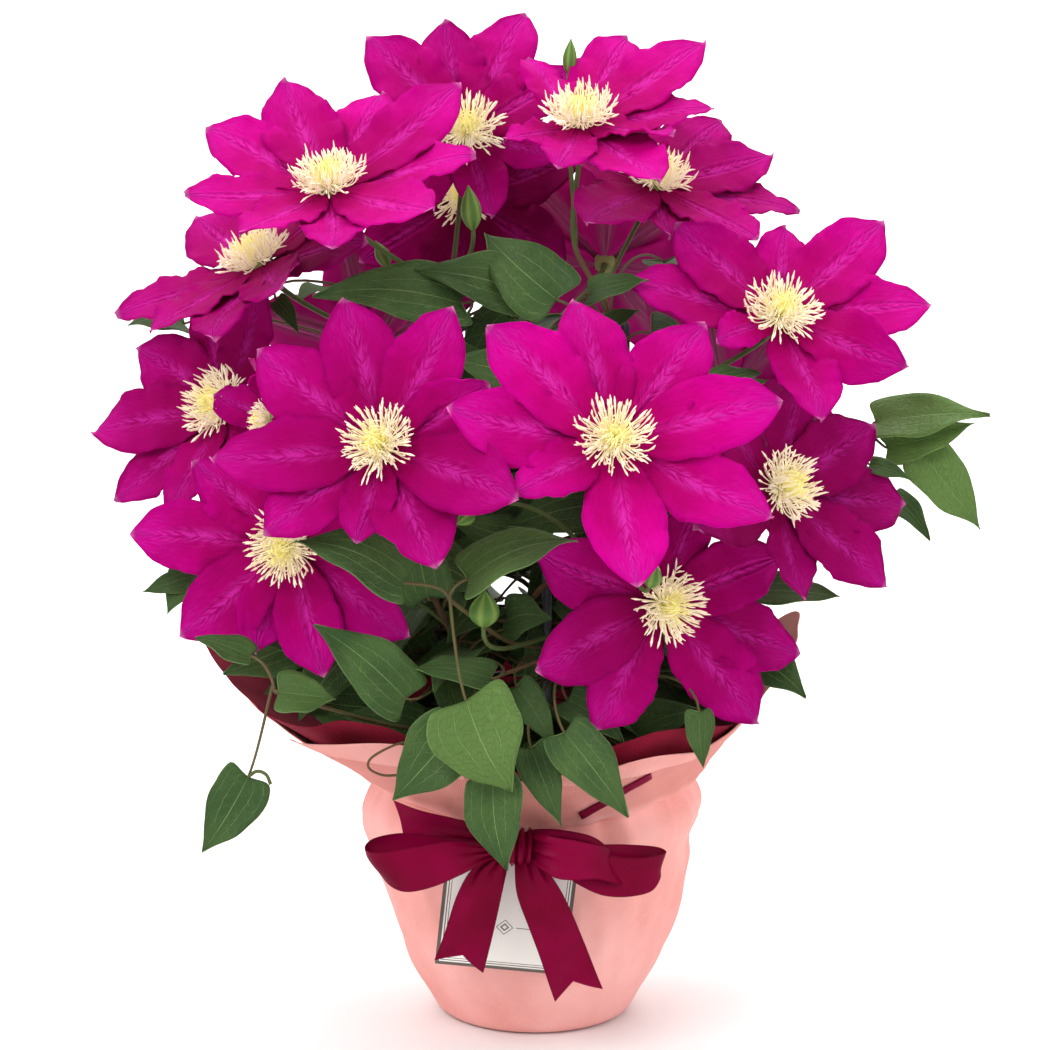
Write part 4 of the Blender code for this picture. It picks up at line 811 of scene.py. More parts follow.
def satin_finish(sizes):
    """Glossy ribbon with a fine cross weave and worked edges."""
    skin = Finish("ribbon_satin", 0.38, specular=0.05)
    across, along = skin.uv()
    side = (across * 2.0 - 1.0).math("ABSOLUTE")
    threads = (along * 1900.0).math("SINE") * 0.5 + 0.5
    slubs = skin.noise(skin.place("UV", (3.0, 90.0, 1.0)), 4.0, 3.0)
    cloud = skin.noise(skin.place("Object"), 30.0, 2.0)
    edge = side.smooth(0.93, 0.97)
    # Painted highlight: lit satin laid in soft clouds
    base = skin.blend(cloud.smooth(0.30, 0.70), sizes.ribbon_colour, sizes.ribbon_light)
    base = skin.blend(edge * 0.5, base, sizes.ribbon_shade)
    skin.relief(threads * 0.15 + slubs * 0.25 + edge * 0.6 + cloud * 0.5, 0.0003, 0.4)
    return skin.set(Base_Color=base, Roughness=0.33 + slubs * 0.14 + edge * 0.2)


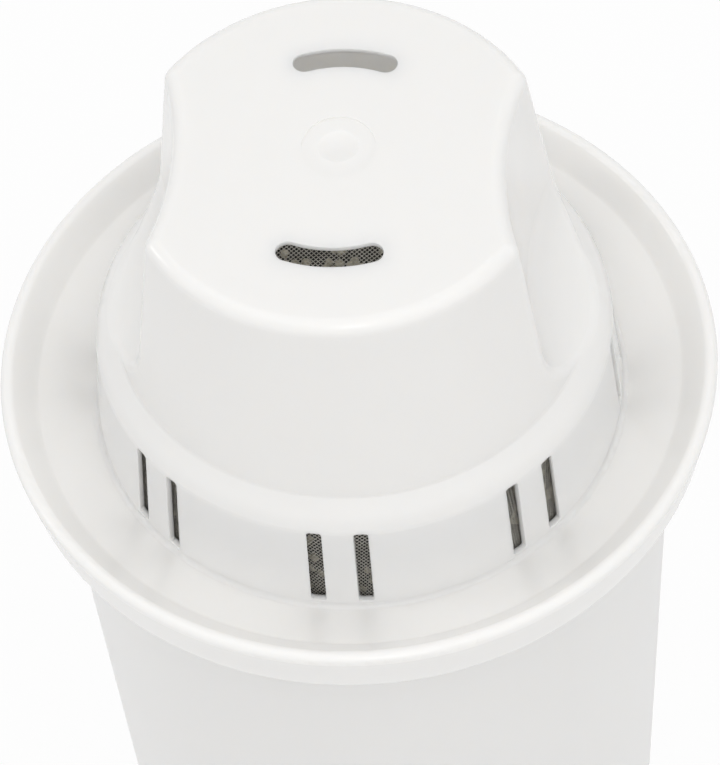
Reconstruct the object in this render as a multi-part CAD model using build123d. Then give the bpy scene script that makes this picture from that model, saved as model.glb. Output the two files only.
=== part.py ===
from build123d import *
import os
from math import asin, atan2, cos, degrees, radians, sin, tan

os.makedirs("parts", exist_ok=True)

# A drop-in filter cartridge for a water pitcher. Lengths are millimetres.
# The origin is the middle of the base and +Z runs up the cartridge's axis.
# The two vents lie on the Y axis and the two finger scallops on the X axis.

# Cup: the tapered tube with the outlets in its floor
cup_height = 83.5
cup_seat_width = 5.7
cup_taper = 2.6
cup_wall = 1.4
cup_floor = 1.6
foot_ring_height = 1.2
foot_ring_width = 2.2
cup_base_round = 1.2
cup_inner_round = 1.0
outlet_count = 12
outlet_width = 1.6
outlet_inner_radius = 8.0
outlet_margin = 6.1

# Cap: flange, slotted ring, shoulder and grip head, moulded as one
cap_wall = 1.3
rim_overhang = 4.3
rim_rise = 5.2
lip_radius = 0.75
lip_drop = 0.35
band_slope = 45.0
band_drop = 1.9
skirt_depth = 5.5
skirt_angle = 10.0
skirt_wall = 1.2
skirt_round = 0.5
knee_round = 2.0
dish_depth = 5.8
ring_radius = 25.0
ring_height = 12.8
ring_foot_round = 0.4
shoulder_width = 2.2
shoulder_rise = 2.45
shoulder_round = 0.8
head_base_round = 0.5
head_lean = 3.2
head_height = 21.85
head_round = 1.4
ledge_width = 0.8
ledge_drop = 0.8
land_overhang = 0.5
plug_depth = 5.3
plug_wall = 1.25
plug_clearance = 0.1

# Finger scallops, cut into both sides of the head
scallop_depth = 4.35
scallop_radius = 32.0
scallop_draft = 6.0
scallop_foot_round = 7.0
scallop_foot_drop = 0.4

# Vents and gate mark in the head's top
vent_margin = 7.95
vent_width = 2.2
vent_half_angle = 24.4
vent_land = 0.5
vent_relief = 0.8
gate_radius = 2.1
gate_depth = 0.45
gate_ring_radius = 3.4
gate_ring_depth = 0.1

# Inlet slots in the ring, in pairs
slot_pairs = 8
slot_width = 1.2
slot_pitch = 4.38
slot_bottom = 1.1
slot_top = 0.1
slot_round = 0.3
slot_inset = 0.5

# Meshes and filling
mesh_thickness = 0.3
mesh_clearance = 0.1
mesh_round = 0.5
fill_clearance = 0.3

# Drawing aids: how far cutters run past a face, and a bearing that no slot or vent crosses
cut_past = 1.0
seam_bearing = 67.5

# Radii that follow from the ring's, outwards to the cup and the rim and inwards to the head
cup_mouth_radius = ring_radius + cup_seat_width
cup_base_radius = cup_mouth_radius - cup_taper
outlet_outer_radius = cup_base_radius - outlet_margin
rim_radius = cup_mouth_radius + rim_overhang
ring_bore = ring_radius - cap_wall
head_base_radius = ring_radius - shoulder_width
head_top_radius = head_base_radius - head_lean
scallop_reach = head_top_radius - scallop_depth
vent_radius = head_top_radius - vent_margin

# Levels that follow from the sizes above
floor_z = foot_ring_height + cup_floor
plug_z = cup_height - plug_depth
rim_z = cup_height + rim_rise
skirt_z = rim_z - skirt_depth
foot_z = rim_z - dish_depth
knee_z = rim_z - band_drop
shoulder_z = foot_z + ring_height
ledge_z = shoulder_z - ledge_drop
head_z = shoulder_z + shoulder_rise
top_z = head_z + head_height

# The rounded lip: its centre, where the dish's steep band meets it and where the skirt leaves it
lip_r = rim_radius - lip_radius
lip_z = rim_z - lip_drop
band_angle = radians(band_slope)
band_end_r = lip_r - lip_radius * sin(band_angle)
band_end_z = lip_z + lip_radius * cos(band_angle)
skirt_lean = radians(skirt_angle)
skirt_start_r = lip_r + lip_radius * cos(skirt_lean)
skirt_start_z = lip_z - lip_radius * sin(skirt_lean)

# The dish: a shallow cone from the ring's foot out to the knee, and its slope
knee_r = band_end_r - (band_end_z - knee_z) / tan(band_angle)
dish_rise = (knee_z - foot_z) / (knee_r - ring_radius)
dish_thickness = cap_wall / cos(atan2(knee_z - foot_z, knee_r - ring_radius))


def dish_under(r):
    """Height of the dish's underside at a radius."""
    return foot_z - dish_thickness + (r - ring_radius) * dish_rise


def cup_radius(z):
    """Outer radius of the tapered cup at a height."""
    return cup_base_radius + (cup_mouth_radius - cup_base_radius) * z / cup_height


def cup_bore(z):
    """Inner radius of the cup at a height."""
    return cup_radius(z) - cup_wall


def plug_radius(z):
    """Outer radius of the cap's plug, which follows the cup's taper."""
    return cup_bore(z) - plug_clearance


def plug_bore(z):
    """Inner radius of the cap's plug at a height."""
    return plug_radius(z) - plug_wall


def nearest(profile, r, z):
    """The corner of a flat profile that lies nearest to a radius and a height."""
    return min(profile.vertices(), key=lambda v: (v.X - r) ** 2 + (v.Y - z) ** 2)


def rounded(profile, corners):
    """Round corners of a profile, given as (radius, height, rounding)."""
    for r, z, size in corners:
        profile = fillet(nearest(profile, r, z), size)
    return profile


def turned(profile):
    """Turn a profile of radii and heights round the Z axis."""
    return revolve(Plane.XZ.rotated((0, 0, seam_bearing)) * profile, Axis.Z)


def outline(*points):
    """A flat profile with straight sides, from its corners."""
    return make_face(Polyline(*points, close=True))


def disc(radius, bottom, thickness):
    """A flat round plate."""
    return turned(outline((0, bottom), (radius, bottom), (radius, bottom + thickness), (0, bottom + thickness)))


def make_cup():
    """The cup: tapered wall, raised foot ring, and a floor with a star of outlets."""
    foot_bore = cup_base_radius - foot_ring_width
    profile = outline(
        (0, foot_ring_height),
        (foot_bore, foot_ring_height),
        (foot_bore, 0),
        (cup_base_radius, 0),
        (cup_mouth_radius, cup_height),
        (cup_bore(cup_height), cup_height),
        (cup_bore(floor_z), floor_z),
        (0, floor_z),
    )
    profile = rounded(profile, [
        (cup_base_radius, 0, cup_base_round),
        (cup_bore(floor_z), floor_z, cup_inner_round),
    ])
    cup = turned(profile)
    outlet_length = outlet_outer_radius - outlet_inner_radius
    outlet_middle = (outlet_outer_radius + outlet_inner_radius) / 2
    outlet = extrude(SlotOverall(outlet_length, outlet_width), floor_z + cut_past)
    outlets = [spot * Pos(outlet_middle, 0, 0) * outlet for spot in PolarLocations(0, outlet_count)]
    return cup - outlets


def make_outside():
    """The cap as one filled body: head, shoulder, ring, flange, skirt and plug."""
    skirt_r = skirt_start_r - (skirt_start_z - skirt_z) * tan(skirt_lean)
    skirt_in = skirt_r - skirt_wall
    groove = (dish_under(skirt_in) - skirt_z) / (1 - tan(skirt_lean) * dish_rise)
    land_r = cup_mouth_radius + land_overhang
    profile = make_face(
        Polyline(
            (0, plug_z),
            (0, top_z),
            (head_top_radius, top_z),
            (head_base_radius, head_z),
            (ring_radius, shoulder_z),
            (ring_radius, foot_z),
            (knee_r, knee_z),
            (band_end_r, band_end_z),
        )
        + ThreePointArc(
            (band_end_r, band_end_z),
            (lip_r, lip_z + lip_radius),
            (skirt_start_r, skirt_start_z),
        )
        + Polyline(
            (skirt_start_r, skirt_start_z),
            (skirt_r, skirt_z),
            (skirt_in, skirt_z),
            (skirt_in + groove * tan(skirt_lean), skirt_z + groove),
            (land_r, dish_under(land_r)),
            (land_r, cup_height),
            (plug_radius(cup_height), cup_height),
            (plug_radius(plug_z), plug_z),
            (0, plug_z),
        )
    )
    profile = rounded(profile, [
        (head_base_radius, head_z, head_base_round),
        (ring_radius, shoulder_z, shoulder_round),
        (ring_radius, foot_z, ring_foot_round),
        (knee_r, knee_z, knee_round),
        (skirt_r, skirt_z, skirt_round),
        (skirt_in, skirt_z, skirt_round),
    ])
    return turned(profile)


def make_inside():
    """The space inside the cap, open at the plug, with the ledge that the inlet mesh seats on."""
    floor = foot_z - cap_wall
    profile = outline(
        (0, plug_z - cut_past),
        (plug_bore(plug_z - cut_past), plug_z - cut_past),
        (plug_bore(cup_height), dish_under(plug_bore(cup_height))),
        (ring_radius + (dish_thickness - cap_wall) / dish_rise, floor),
        (ring_bore, floor),
        (ring_bore, ledge_z),
        (ring_bore - ledge_width, ledge_z),
        (head_base_radius - cap_wall, head_z - cap_wall),
        (head_top_radius - cap_wall, top_z - cap_wall),
        (0, top_z - cap_wall),
    )
    return turned(profile)


def make_scallops(wall):
    """The two bodies that cut the finger scallops, swollen by a wall for the cap's inside."""
    bottom = head_z - scallop_foot_drop - wall
    lean = tan(radians(scallop_draft))
    reach = scallop_radius + wall
    foot_reach = reach - (top_z - bottom) * lean
    profile = outline(
        (0, bottom),
        (foot_reach, bottom),
        (reach + cut_past * lean, top_z + cut_past),
        (0, top_z + cut_past),
    )
    profile = rounded(profile, [(foot_reach, bottom, scallop_foot_round + wall)])
    scallop = Pos(scallop_reach + scallop_radius, 0, 0) * turned(profile)
    return [scallop, mirror(scallop, Plane.YZ)]


def is_head_edge(edge):
    """Whether an edge runs round the head's top or along a finger scallop."""
    box = edge.bounding_box()
    on_top = abs(box.min.Z - top_z) < 0.01 and abs(box.max.Z - top_z) < 0.01
    on_scallop = edge.geom_type == GeomType.BSPLINE and box.min.Z > shoulder_z
    return on_top or on_scallop


def make_vents():
    """Two curved vents through the head's top, relieved from below to leave a thin land."""
    round_angle = degrees(asin(vent_width / 2 / vent_radius))
    half = vent_half_angle - round_angle
    cutters = []
    for bearing in (90, 270):
        path = CenterArc((0, 0), vent_radius, bearing - half, 2 * half)
        vent = extrude(SlotArc(path, vent_width), cap_wall + 2 * cut_past)
        relief = extrude(SlotArc(path, vent_width + 2 * vent_relief), cap_wall - vent_land + cut_past)
        cutters.append(Pos(0, 0, top_z - cap_wall - cut_past) * vent)
        cutters.append(Pos(0, 0, top_z - cap_wall - cut_past) * relief)
    return cutters


def make_gate():
    """The moulding gate's dimple and the faint ring round it."""
    ball = (gate_radius ** 2 + gate_depth ** 2) / (2 * gate_depth)
    dimple = Pos(0, 0, top_z + ball - gate_depth) * Sphere(ball)
    return [dimple, disc(gate_ring_radius, top_z - gate_ring_depth, cut_past)]


def make_slots():
    """The inlet slots: pairs of parallel cuts through the ring, spaced evenly round it."""
    low = foot_z + slot_bottom
    high = shoulder_z - slot_top
    length = cap_wall + slot_inset + cut_past
    opening = RectangleRounded(slot_width, high - low, slot_round)
    slot = extrude(Plane.YZ * opening, length)
    cutters = []
    for spot in PolarLocations(0, slot_pairs):
        for side in (-slot_pitch / 2, slot_pitch / 2):
            cutters.append(spot * Pos(ring_bore - slot_inset, side, (low + high) / 2) * slot)
    return cutters


def make_cap():
    """The cap in one moulding: a hollow grip head, slotted ring, flange, skirt and plug."""
    shell = make_outside() - make_scallops(0)
    shell = shell.fillet(head_round, [edge for edge in shell.edges() if is_head_edge(edge)])
    inside = make_inside() - make_scallops(cap_wall)
    return shell - inside - make_vents() - make_gate() - make_slots()


def make_inlet_mesh():
    """The inlet mesh: woven cloth pressed to a cup that lines the ring and seats under the ledge."""
    outer = ring_bore - mesh_clearance
    inner = outer - mesh_thickness
    low = foot_z - cap_wall
    crown = ledge_z - mesh_thickness
    profile = outline(
        (0, crown),
        (inner, crown),
        (inner, low),
        (outer, low),
        (outer, ledge_z),
        (0, ledge_z),
    )
    return turned(rounded(profile, [
        (inner, crown, mesh_round - mesh_thickness),
        (outer, ledge_z, mesh_round),
    ]))


def outlet_mesh_radius():
    """The outlet mesh stays inside the round at the foot of the cup's wall."""
    return cup_bore(floor_z) - cup_inner_round - mesh_clearance


def make_outlet_mesh():
    """The woven mesh that lies on the cup's floor, over the outlets."""
    return disc(outlet_mesh_radius(), floor_z, mesh_thickness)


def make_media():
    """The granular filling, from the outlet mesh up to just under the inlet mesh."""
    bed = floor_z + mesh_thickness
    edge = bed + cup_inner_round
    neck = foot_z - cap_wall - fill_clearance
    neck_r = ring_bore - mesh_clearance - mesh_thickness - fill_clearance
    top = ledge_z - mesh_thickness - fill_clearance
    return turned(outline(
        (0, bed),
        (outlet_mesh_radius(), bed),
        (cup_bore(edge) - fill_clearance, edge),
        (cup_bore(plug_z) - fill_clearance, plug_z - fill_clearance),
        (plug_bore(plug_z) - fill_clearance, plug_z - fill_clearance),
        (plug_bore(cup_height) - fill_clearance, neck),
        (neck_r, neck),
        (neck_r, top),
        (0, top),
    ))


pieces = {
    "cup": make_cup(),
    "cap": make_cap(),
    "inlet_mesh": make_inlet_mesh(),
    "outlet_mesh": make_outlet_mesh(),
    "filter_media": make_media(),
}

for name, piece in pieces.items():
    export_step(piece, f"parts/{name}.step")
    print(name, f"{piece.volume:.0f} mm3")
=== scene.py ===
# %% [markdown]
# A drop-in cartridge for a water pitcher, seen from above. It is moulded in white polypropylene:
# a grip head with two finger scallops and two curved vents, a slotted ring, a dished flange and a
# tapered cup. Behind the slots and under the vents lies a woven mesh, and behind that the filling
# of carbon and resin grains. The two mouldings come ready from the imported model. This lesson
# gives them their finish, weaves the meshes, pours the filling, and lights and frames the whole.

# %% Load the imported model
import math
import random

import bmesh
import bpy
from mathutils import Matrix, Vector, noise


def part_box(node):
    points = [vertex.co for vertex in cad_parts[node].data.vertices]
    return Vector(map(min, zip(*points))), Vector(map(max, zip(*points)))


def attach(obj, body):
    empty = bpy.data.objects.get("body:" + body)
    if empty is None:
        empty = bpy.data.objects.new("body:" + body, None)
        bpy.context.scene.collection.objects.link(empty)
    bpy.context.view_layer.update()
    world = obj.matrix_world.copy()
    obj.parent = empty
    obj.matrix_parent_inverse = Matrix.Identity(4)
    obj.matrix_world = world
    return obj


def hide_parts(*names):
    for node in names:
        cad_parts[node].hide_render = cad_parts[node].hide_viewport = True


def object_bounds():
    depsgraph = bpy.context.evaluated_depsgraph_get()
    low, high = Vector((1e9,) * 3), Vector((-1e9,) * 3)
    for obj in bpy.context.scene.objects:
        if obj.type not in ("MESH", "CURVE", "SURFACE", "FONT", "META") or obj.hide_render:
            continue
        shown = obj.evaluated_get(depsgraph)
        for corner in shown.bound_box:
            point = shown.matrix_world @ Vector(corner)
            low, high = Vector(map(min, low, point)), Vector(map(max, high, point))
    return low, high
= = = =
- Task details: Above are the entries. Quote exactly the lines from the one bearing "for name, piece" through the one bearing "obj.matrix_world = world".

- Exercise response:
for name, piece in pieces.items():
    export_step(piece, f"parts/{name}.step")
    print(name, f"{piece.volume:.0f} mm3")
=== scene.py ===
# %% [markdown]
# A drop-in cartridge for a water pitcher, seen from above. It is moulded in white polypropylene:
# a grip head with two finger scallops and two curved vents, a slotted ring, a dished flange and a
# tapered cup. Behind the slots and under the vents lies a woven mesh, and behind that the filling
# of carbon and resin grains. The two mouldings come ready from the imported model. This lesson
# gives them their finish, weaves the meshes, pours the filling, and lights and frames the whole.

# %% Load the imported model
import math
import random

import bmesh
import bpy
from mathutils import Matrix, Vector, noise


def part_box(node):
    points = [vertex.co for vertex in cad_parts[node].data.vertices]
    return Vector(map(min, zip(*points))), Vector(map(max, zip(*points)))


def attach(obj, body):
    empty = bpy.data.objects.get("body:" + body)
    if empty is None:
        empty = bpy.data.objects.new("body:" + body, None)
        bpy.context.scene.collection.objects.link(empty)
    bpy.context.view_layer.update()
    world = obj.matrix_world.copy()
    obj.parent = empty
    obj.matrix_parent_inverse = Matrix.Identity(4)
    obj.matrix_world = world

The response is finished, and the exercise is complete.